Le mandat de négociations de la Commission européenne avance clairement les raisons de l’ISDS : l’« interdiction des mesures déraisonnables, arbitraires ou discriminatoires », le refus du « traitement national », la « protection contre l’expropriation directe et indirecte », la « protection et sécurité entières des investisseurs et des investissements ». Toutes les formes de protectionnisme seront proscrites. Les nationalisations, régionalisations, municipalisations d’entreprises et de services publics seront considérées comme des expropriations directes et des mesures déraisonnables. On peut légitimement supposer que les critères sociaux et environnementaux (interdiction des OGM, des pesticides, etc.) seront jugés comme des freins au libre commerce. Ainsi, la véritable raison de l’ISDS est politique et économique. Le but est d’assurer le moins d’entraves possibles aux investisseurs et d’empêcher toutes les mesures publiques qui iraient à l’encontre du libre-échange.

« Le coût moyen d’une procédure est de 8 millions de dollars »

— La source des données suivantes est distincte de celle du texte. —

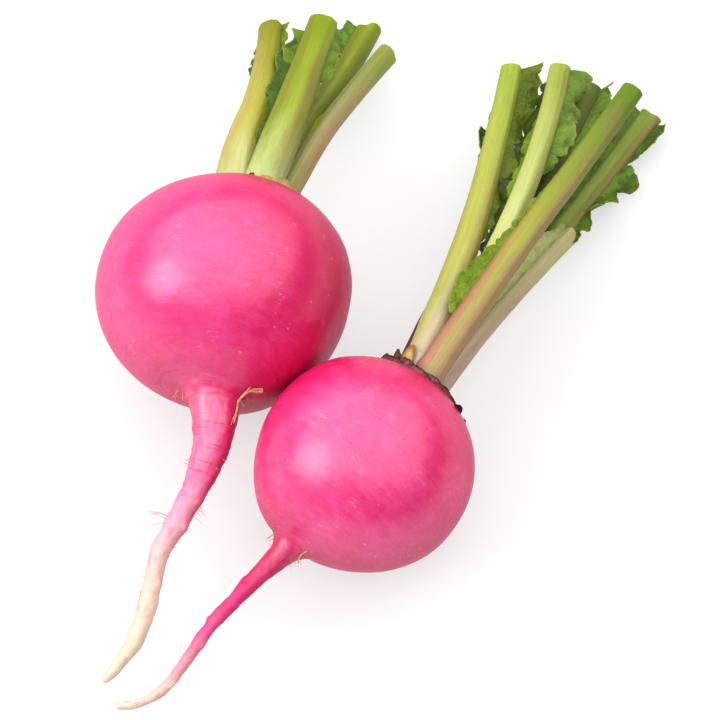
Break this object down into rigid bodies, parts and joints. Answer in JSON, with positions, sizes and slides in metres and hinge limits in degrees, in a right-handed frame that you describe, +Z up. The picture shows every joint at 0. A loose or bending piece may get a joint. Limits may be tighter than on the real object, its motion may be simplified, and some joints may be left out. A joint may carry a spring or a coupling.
{
  "type": "bunch of radishes",
  "caption": "Bunch of round pink radishes lying side by side, with curved tapering taproots and leaf stems cut short with ragged remains of their leaves.",
  "frame": {"origin": "middle of the flat spot that the large radish's bulb rests on", "axes": "+Z up from the surface, +Y the way the leaf stems point, +X towards the small radish's side"},
  "size_m": [0.142, 0.1981, 0.0618],
  "materials": {
    "large_skin": "smooth, softly shiny pink root skin",
    "large_scales": "dry pale leaf scars",
    "large_stem": "fresh yellow-green leaf stem",
    "small_skin": "smooth, softly shiny pink root skin",
    "small_scales": "dry purple-brown leaf scars",
    "small_stem": "fresh yellow-green leaf stem, reddish at its foot"
  },
  "bodies": {
    "root": {"large_bulb_and_taproot": "large_skin", "large_crown_scales": "large_scales", "large_left_leaf": "large_stem", "large_right_leaf": "large_stem", "large_top_leaf": "large_stem", "large_under_leaf": "large_stem", "small_bulb_and_taproot": "small_skin", "small_crown_scales": "small_scales", "small_inner_leaf": "small_stem", "small_left_leaf": "small_stem", "small_middle_leaf": "small_stem", "small_right_leaf": "small_stem", "small_short_leaf": "small_stem", "small_top_leaf": "small_stem", "small_under_leaf": "small_stem"}
  },
  "joints": []
}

En effet, les multinationales ne se privent pas d’attaquer les Etats via les tribunaux d’arbitrage existants. L’entreprise américaine Lone Pine réclame 250 millions de dollars au Canada après que le Québec a imposé un moratoire sur l’exploitation du gaz de schiste. Le suédois Vattenfall exige 4,7 milliards d’euros à l’Allemagne pour sa sortie du nucléaire. Or le coût moyen d’une procédure est de 8 millions de dollars (il peut atteindre 30 millions). Et c’est sans compter le montant des dédommagements obtenus par les multinationales. A ce prix, nul doute que la meilleure option pour les États serait d’obtenir un accord à l’amiable et de se conformer aux desiderata des grands groupes.

Puisque tous les échelons de gouvernement seront visés par l’accord, du gouvernement à la commune, les services publics locaux seront directement touchés. La reprise en gestion publique de l’eau semble compromise par le principe des « expropriations », ou à défaut très coûteuse pour la collectivité. Le mandat de négociations évoque l’obligation d’équité entre secteur public et privé. Il serait donc impossible de soutenir une entreprise publique ou une association au détriment d’entreprises privées, à moins de financer ces dernières au même niveau. L’insertion dans un contrat de marché public de clauses environnementales ou sociales, l’instauration de politiques sanitaires ou écologiques (paquets de cigarettes neutres, indicateurs de polluants sur les produits de consommation, etc.) qui visent à protéger les consommateurs, pourront être perçues comme une expropriation indirecte. D’après les ONG, les services de santé seront aussi concernés. Les centres de santé municipaux feront-ils une concurrence déloyale aux centres privés ?

Pour l’heure, les positions sur l’ISDS sont confuses. Le gouvernement Merkel semblait très réticent, mais l’Allemagne est le pays européen qui pousse le plus à la conclusion d’un accord. Le grouvernement français envoie des messages contradictoires. Matthias Fekl, secrétaire d’Etat au Commerce extérieur se dit très vigilant sur le mécanisme, mais Matignon aurait envoyé aux eurodéputés français des consignes de vote en faveur du tribunal d’arbitrage. Par ailleurs, les sociaux-démocrates européens ont tranché en faveur d’un ISDS amendé le 21 février dernier, lors d’une réunion à Madrid, en présence de Manuel Valls, Sigmar Gabriel et Martin Schulz. Alors qu’à la commission emploi du Parlement européen, les députés ont voté le 1er avril pour l’exclusion de l’ISDS, la Commission européenne a rejeté l’initiative citoyenne européenne demandant son exclusion, et ne prend pas en compte sa propre consultation publique qui a révélé de véritables inquiétudes sur le sujet.

L’ISDS est un mécanisme dangereux pour nos services publics, nos normes sociales et environnementales, pour la souveraineté de nos Etats. Mobilisons-nous le 18 avril, pour la journée internationale contre les traités de libre-échange et d’investissement, contre le tribunal d’arbitrage et le Tafta.